In fact, since Nixon closed the "gold window" in 1971 the worth of a single 71' dollar has declined to 17 cents. And, in the 100 years since the Fed was enacted in 1913 the dollar has lost 96% of its purchasing power.

As Milton Friedman once said, "Only government can take perfectly good paper, cover it with perfectly good ink and make the combination worthless."

So, don't let the potential of more gold price weakness deter you. Instead, work it to your advantage.

By buying gold now, and in regular increments over the next several months, you can dollar-cost average your way into gold and lower your cost and your risk.

Remember, none of the fundamentals supporting gold prices have gone away. Instead, they've only become even more entrenched.

The truth is signs the yellow metal's bull market will soon end are scarce. Meanwhile, breakeven costs continue to rise among gold producers, meaning the price floor keeps rising.

That's why I expect gold prices to set an all-time record price in the coming years. Smart investors will embrace this trend.

And it gets better...

We've Yet to Reach the Mania Stage

Every bull market in gold has three stages:

  • Stage One: Currency Devaluation.
  • Stage Two: Investment Demand.
  • Stage Three: A culminating Mania-Buying Spree.

Where are we now?...

At the moment we are nearing the end of stage two which means the mania stage isn't far behind.
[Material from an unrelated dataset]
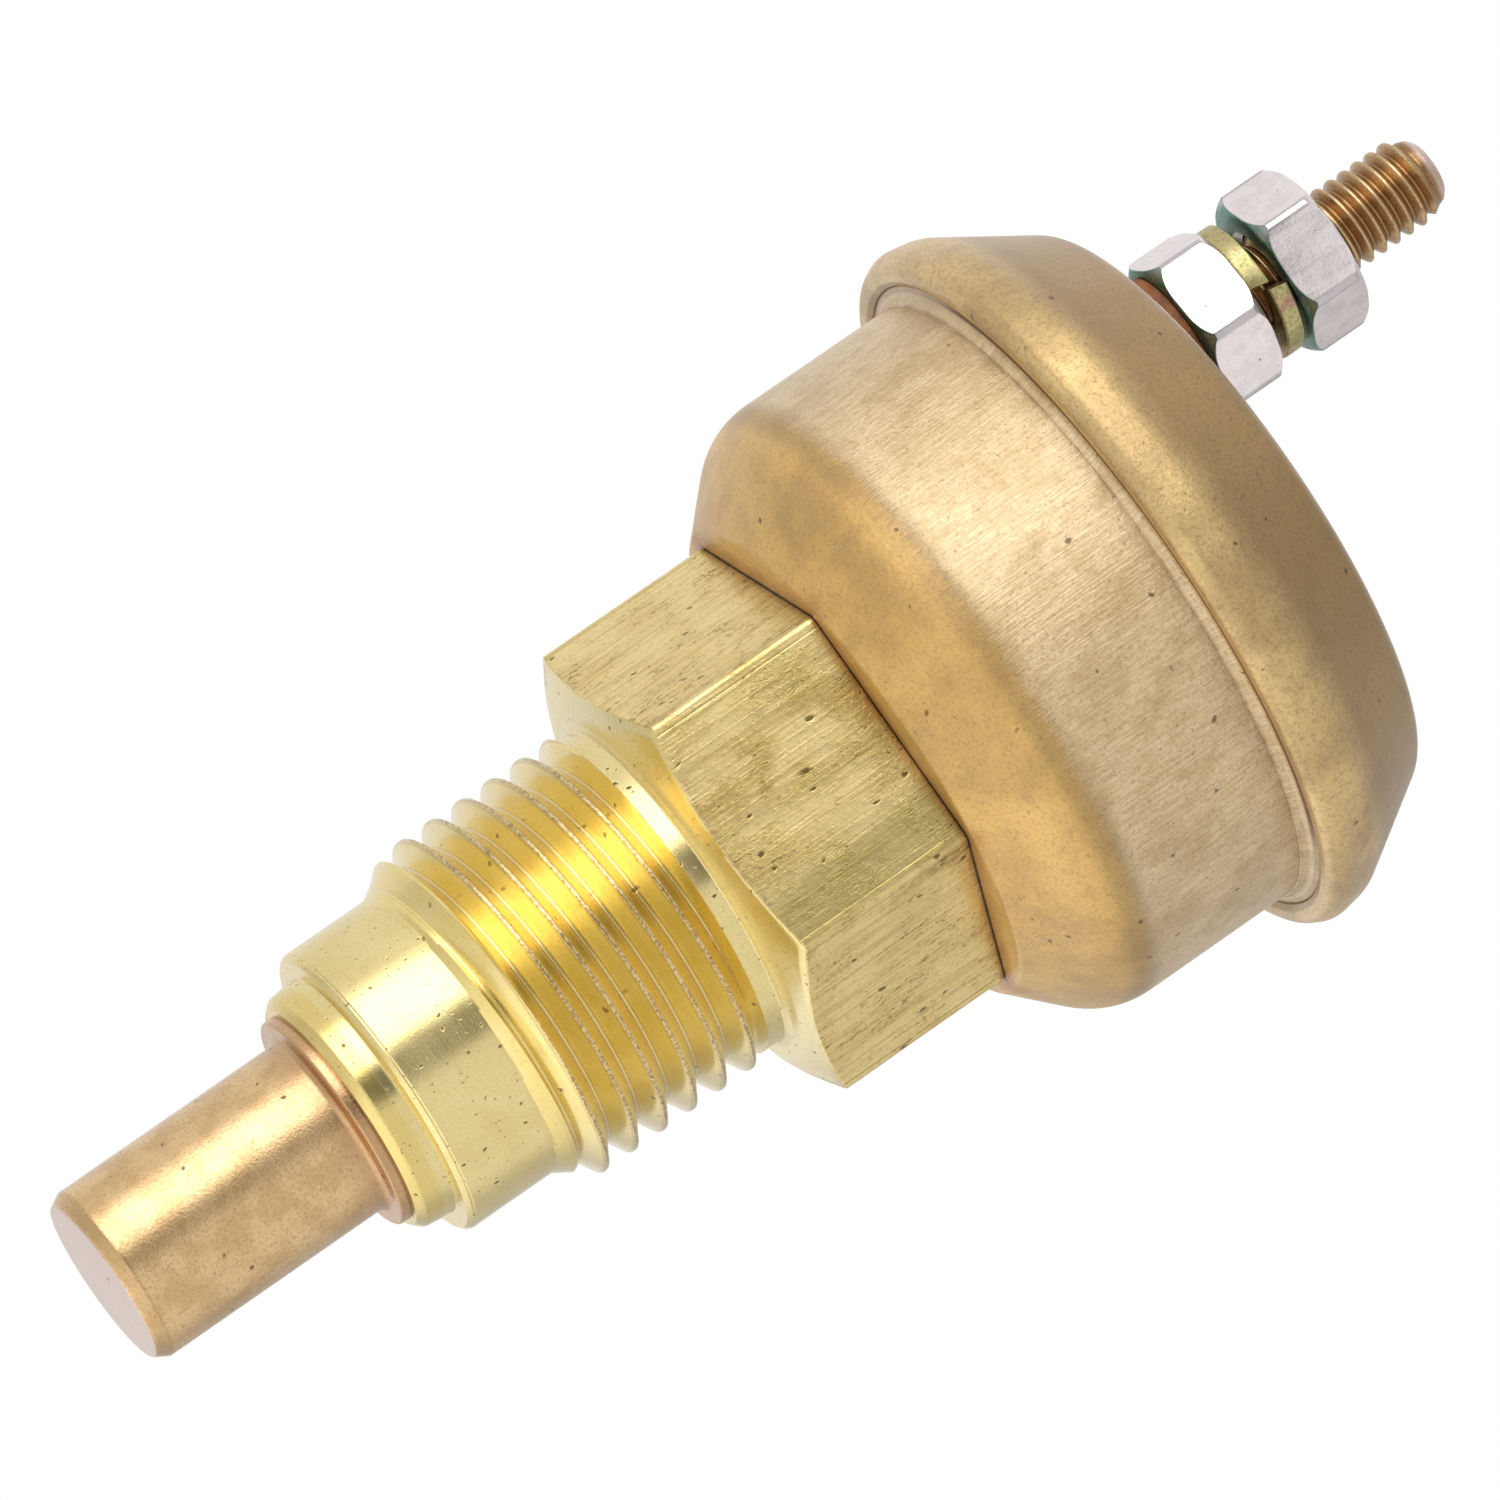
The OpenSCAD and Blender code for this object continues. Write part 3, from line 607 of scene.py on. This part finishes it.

Stage Three is when all the stops get pulled out. That's when the public finally becomes aware of gold's progressive rise. It's when we will see a market bubble akin to what we saw with "dot-com" stocks back in the late 1990s, or U.S. stocks in late 2007.

As the mania sets in and higher prices, by themselves, beget higher prices, with gold now rising in the kind of near-vertical climb that is the hallmark of a speculative mania - a bubble forms.

This is where a $5,000 price point could even be reached.

Despite the fact that we've been in a powerful gold bull market for more than a decade already, the best is yet to come for gold prices.

The mathematical result is almost guaranteed: Gold will increase in price dramatically to reflect its true value.